Market research as we know it today can be traced back to the US in the 1920’s and 30’s with the advent of companies like Nielsen and Gallup. As the economies of Europe moved from being production-led to marketing-led, many of the practices developed in the US were brought over the Atlantic. The growth and acceptance of commercial market research was driven by the large national agencies, e.g. Britain’s Mass Observation, Germany’s GfK and by US organisations through the efforts of Nielsen, J. Walter Thompson, General Mills, General Foods, and the like.

With the Western economies growing at 3-4% pa in the main, there was ample time for the supply of trained researchers to keep up with the demand for their skills.

In contrast, outside Japan and Australasia, research did not get going in Asia-Pacific until the mid-60’s when Newell Grenfell founded the Survey Research Group, closely followed by the appearance of Frank Small in SE Asia. It needs to be remembered that China, today such an engine of growth, did not do much (or even allow in some cases) market research until the mid-late 1990’s. To give perspective, when Alastair Gordon, then based in Taiwan, was brought into help with an early study of laundry powder in 1991, most urban Chinese consumers still washed by hand, and many got their detergent for free as an allowance from their State “Work Unit”. Moreover, unlike Western Europe, which had a strong push from the US to ‘kick start’ the research industry, Asia-Pacific got no such boost from its largest player, Japan, some 30 years later. In fact, it was the manufacturers with the activities of Unilever in SE Asia and India along with P&G in the Philippines and North Asia led much of the development. (This, in part, explains why such a disproportionately high percentage of research talent in Asia originates from India and Philippines.)

In the past four decades or so the markets of Asia have grown in the range of 5-9% per annum barring the odd year of stagnation and temporary decline. This growth has provoked an ever faster increase in the demand for research. Thus, it has been much harder to keep the supply of researchers apace with demand, especially as the proportion of educationally qualified potential entrants in the working population was lower to start with due to the relative lack of higher education opportunities at the time when research took off.
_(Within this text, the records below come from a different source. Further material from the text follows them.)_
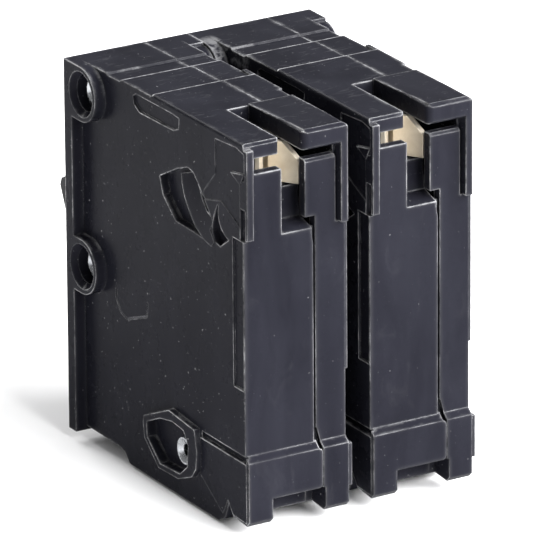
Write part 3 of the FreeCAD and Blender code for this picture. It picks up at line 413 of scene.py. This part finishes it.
def soft_light(name, size, power, spot):
    """Rectangular light of so many watts at a spot, aimed at the middle of the breaker."""
    data = bpy.data.lights.new(name, "AREA")
    data.shape = "RECTANGLE"
    data.size, data.size_y = size
    data.energy = power
    obj = bpy.data.objects.new(name, data)
    obj.location = spot
    obj.rotation_euler = (Vector(CENTRE) - Vector(spot)).to_track_quat("-Z", "Y").to_euler()
    bpy.context.collection.objects.link(obj)


CENTRE = (0.0, -0.03, 0.036)
WORLD_STRENGTH = 0.42

floor()
world = bpy.data.worlds.new("studio")
world.use_nodes = True
sky = world.node_tree.nodes["Background"].inputs
sky["Color"].default_value = (1.0, 1.0, 1.0, 1.0)
sky["Strength"].default_value = WORLD_STRENGTH
bpy.context.scene.world = world
soft_light("top", (0.9, 0.9), 0.4, (0.0, 0.05, 1.0))
soft_light("rear", (1.9, 0.9), 124.0, (-0.62, 0.90, 0.80))
soft_light("side", (0.2, 0.8), 0.5, (0.95, 0.25, 0.5))
soft_light("front", (0.6, 0.5), 12.0, (0.10, -1.20, 0.75))

# The camera that was fitted to the photograph: angles in degrees, lengths in metres.
AZIMUTH = 149.40
ELEVATION = 20.47
ROLL = -0.42
DISTANCE = 1.5494
AIM = Vector((0.00127, -0.03049, 0.0354))
SENSOR_MM = 36.0
LENS_MM = 588.1
SHIFT = (0.0014, 0.0150)

azimuth = math.radians(AZIMUTH)
elevation = math.radians(ELEVATION)
back = Vector((math.sin(azimuth) * math.cos(elevation), -math.cos(azimuth) * math.cos(elevation),
               math.sin(elevation)))
right = Vector((0, 0, 1)).cross(back).normalized()
up = back.cross(right)
look = Matrix((right, up, back)).transposed().to_4x4()
roll = Matrix.Rotation(math.radians(ROLL), 4, "Z")
camera = bpy.data.objects.new("camera", bpy.data.cameras.new("camera"))
bpy.context.collection.objects.link(camera)
camera.matrix_world = Matrix.Translation(AIM + back * DISTANCE) @ look @ roll
camera.data.sensor_width = SENSOR_MM
camera.data.lens = LENS_MM
camera.data.shift_x, camera.data.shift_y = SHIFT
camera.data.clip_end = 10.0
bpy.context.scene.camera = camera
bpy.context.scene.view_settings.view_transform = "Standard"
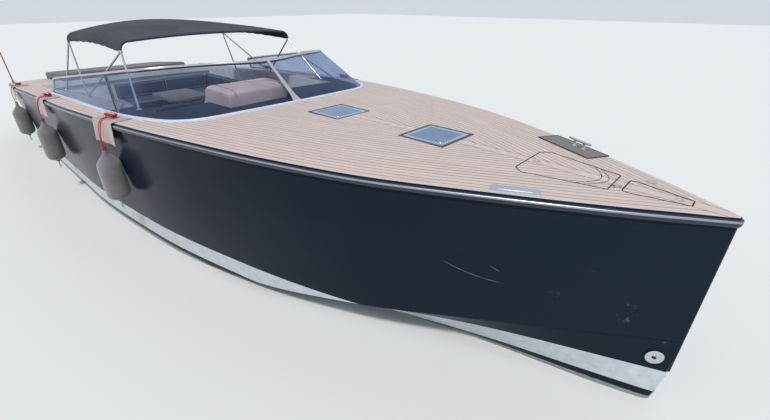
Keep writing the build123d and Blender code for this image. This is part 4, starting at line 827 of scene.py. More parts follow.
def cockpit_outline(fore, aft, inset=0.0):
    bends = sorted([*STATION_AFT, NARROWS_FROM, NARROWS_TO])
    places = [fore] + [a for a in bends if fore < a < aft] + [aft]
    return mirrored([(a, cad_deck_y(a) - cockpit_inset(a) - inset) for a in places])


def shrunk(points, by):
    first, last = points[0][0], points[-1][0]
    return [(a + (by if a == first else -by if a == last else 0.0), y - by) for a, y in points]


def deck_block(name, fore=0.0, aft=DECK_LENGTH, pitch=0.055, thick=DECK_SHEET, columns=48):
    """The deck's full thickness between two places along the boat."""
    rows = []
    for a in np.linspace(fore, aft, max(4, int((aft - fore) / pitch))):
        edge = deck_y(a) - 0.010 * min(1.0, deck_y(a) / 0.2)
        ys = edge * np.linspace(1, -1, columns)
        top = [Vector((x_at(a), y, deck_z(a, y) + 0.001)) for y in ys]
        bottom = [p - Vector((0, 0, thick)) for p in reversed(top)]
        rows.append(top + bottom)
    return closed_form(name, rows)


def plank_coordinates(obj):
    """UV: the distance along the boat and the distance in from the deck's edge."""
    layer = obj.data.uv_layers.get("planks") or obj.data.uv_layers.new(name="planks")
    for loop in obj.data.loops:
        co = obj.data.vertices[loop.vertex_index].co
        aft = STEM_X - co.x
        layer.data[loop.index].uv = (aft, deck_y(aft) - abs(co.y))
    return obj


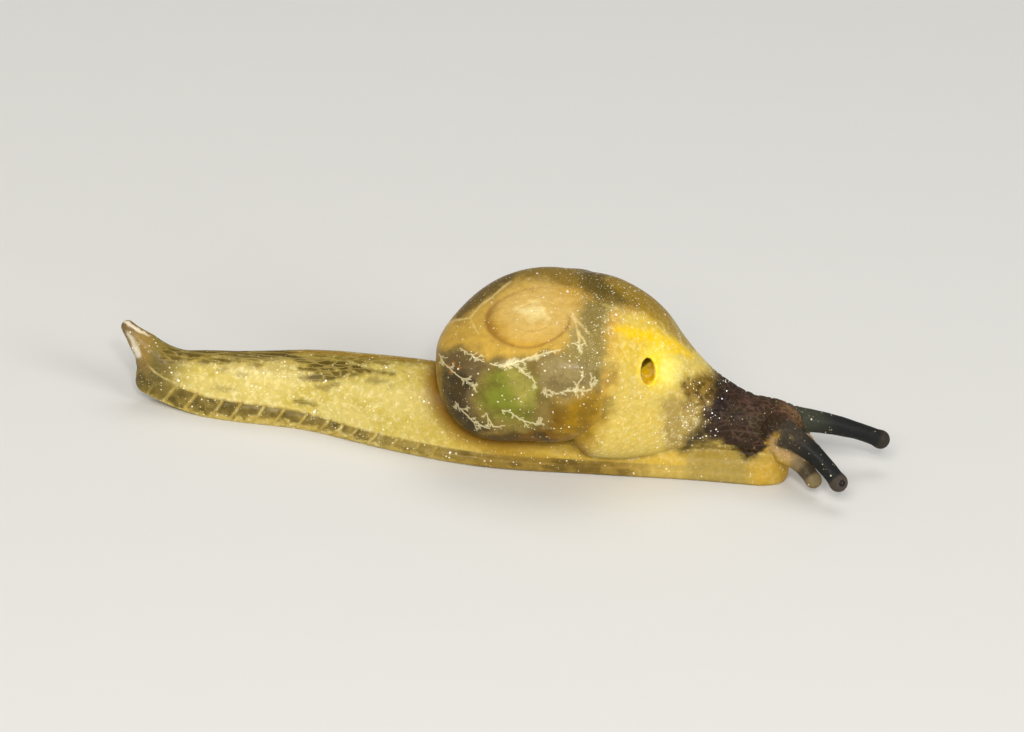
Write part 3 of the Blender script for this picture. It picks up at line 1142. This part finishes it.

The initial shortage of researchers has caused a self-perpetuating vicious circle, with the good researchers who did emerge being over-worked and hence being denied the time to train and mentor their successors. In turn, both they and their junior staff became less than satisfied career-wise and sought alternatives, further exacerbating the problem. It hasn’t helped that every other related industry has also been growing at the same pace and with many researchers tempted away from MR towards perceived “easier” jobs in Sales, Advertising, Marketing, or similar.
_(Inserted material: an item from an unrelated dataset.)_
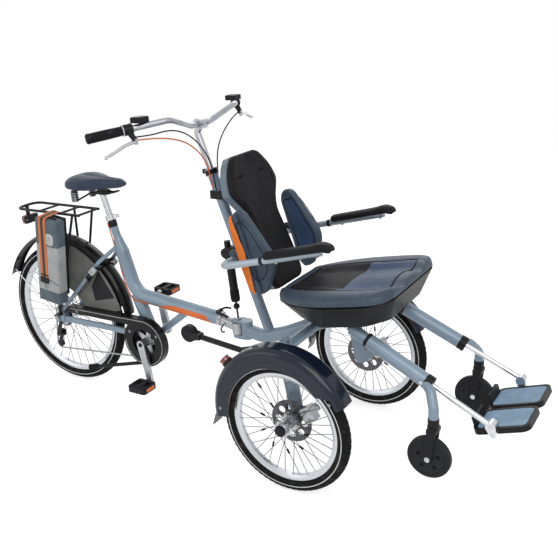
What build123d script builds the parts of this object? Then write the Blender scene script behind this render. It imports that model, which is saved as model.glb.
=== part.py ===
from build123d import *
import os
from math import cos, hypot, radians, sin, tan

# Wheelchair bicycle: a passenger chair on two front wheels, pushed and steered by a rider behind it.
# x points forward, y to the left, z up. While modelling, zero is on the ground under the front axles.
# Pieces that come in pairs are drawn on the left (y positive) and mirrored to the right.

# Driving dimensions of the whole machine
wheelbase = 1365.0
track = 685.0
front_wheel_radius = 250.0
rear_wheel_radius = 327.0
tyre_width = 47.0
front_rim_seat = 206.0
rear_rim_seat = 283.0
crank_length = 170.0
bottom_bracket = (-862.0, 293.0)
pivot_x = -410.0
pivot_eye_bottom = 394.0
pivot_eye_top = 440.0
side_tube_y = 156.0
side_tube_front_y = 170.0

# Fits and clearances
seat_gap = 0.3
run_gap = 0.1
slide_gap = 1.5
swing_gap = 5.5
cut_over = 2.0

# Wheels: spokes, rims and hubs
spoke_radius = 1.3
spoke_sides = 6
spoke_pairs = 9
spoke_cross_degrees = 55.0
rim_half_width = 13.0
rim_depth = 19.0
rim_foot_share = 0.6
spoke_hold = 3.0

front_axle_radius = 8.0
front_axle_reach = 24.0
front_hub_radius = 17.0
front_hub_inner = 46.0
front_hub_outer = 36.0
front_flange_radius = 29.0
front_flange_place = 24.0
flange_width = 4.0
hub_cap_radius = 20.0
hub_cap_depth = 7.0
disc_radius = 80.0
disc_width = 3.0
disc_centre_radius = 26.0
disc_slot_radius = 13.0
disc_slot_ring = 52.0
disc_slot_count = 8
disc_place = 40.0

rear_axle_radius = 6.0
rear_axle_half = 82.0
rear_nut_radius = 11.0
rear_hub_radius = 20.0
rear_hub_half = 58.0
rear_flange_radius = 34.0
rear_flange_place = 28.0
sprocket_radii = (52.0, 44.0, 37.0, 31.0)
sprocket_pitch = 6.0
sprocket_width = 3.0
sprocket_first = 34.0

# Rear frame
clamp_point = (-1024.0, 804.0)
main_bend = (-933.0, 484.0)
main_end = (-488.0, 438.0)
seat_tube_radius = 17.0
seat_tube_wide = 27.0
seat_tube_neck_share = 0.22
main_tube_radius = 29.0
bracket_shell_radius = 24.0
bracket_shell_half = 40.2
spindle_radius = 9.0
brace_front_x = -650.0
brace_radius = 15.0
dropout_y = 68.0
dropout_width = 6.0
dropout_radius = 26.0
stay_radius = 9.0
stay_knee = (-1085.0, 50.0, 622.0)
stay_end_y = 64.5
stay_top = (-1003.0, 14.0, 692.0)
chain_stay_depth = 28.0
chain_stay_width = 14.0
chain_stay_places = ((-1352.0, 66.0, 328.0), (-1060.0, 42.0, 316.0), (-955.0, 30.0, 306.0), (-880.0, 24.0, 298.0))

# Seat post and saddle
post_radius = 13.6
post_top_z = 912.0
post_inside = 60.0
clamp_radius = 22.0
clamp_height = 22.0
clamp_lug = 44.0
clamp_lug_half = 8.0
saddle_nose_x = -925.0
saddle_rear_x = -1208.0
saddle_top_z = 995.0
saddle_depth = 62.0
saddle_half_width = 100.0
saddle_nose_half = 22.0
rail_radius = 4.0
rail_y = 22.0
rail_nose_y = 6.0
rail_z = 922.0
spring_radius = 14.0
spring_height = 48.0

# Chain, its case, the cranks and the pedals
chain_y = 47.5
chain_width = 6.0
chain_thick = 5.0
chainring_radius = 78.0
chainring_width = 4.0
case_outer = 108.0
case_inner = 62.0
case_y = 62.0
case_width = 12.0
case_arm_depth = 34.0
crank_face = 82.0
crank_width = 15.0
crank_root = 19.0
crank_tip = 13.0
crank_lean_degrees = 9.0
spider_radius = 52.0
spider_width = 5.0
spider_arm = 16.0
spider_arms = 5
spider_tip_share = 0.8
pedal_length = 92.0
pedal_reach = 82.0
pedal_axle_share = 0.8
pedal_thick = 26.0
pedal_axle_radius = 5.0
pedal_gap = 8.0
pedal_open = 14.0
pulley_radius = 22.0
pulley_width = 7.0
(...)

The challenge facing the profession in Asia is a therefore a tough one, akin to change the wheels of car while it is still in motion. The HR and management methods developed for Western markets often appear to have difficulty coping with the magnitude and complexity of the issues involved, and some are at times culturally inappropriate. There are, however, ways out of this crisis. The next post in this series will cover more recent trends and events and set the scene for our view of a “way forward”.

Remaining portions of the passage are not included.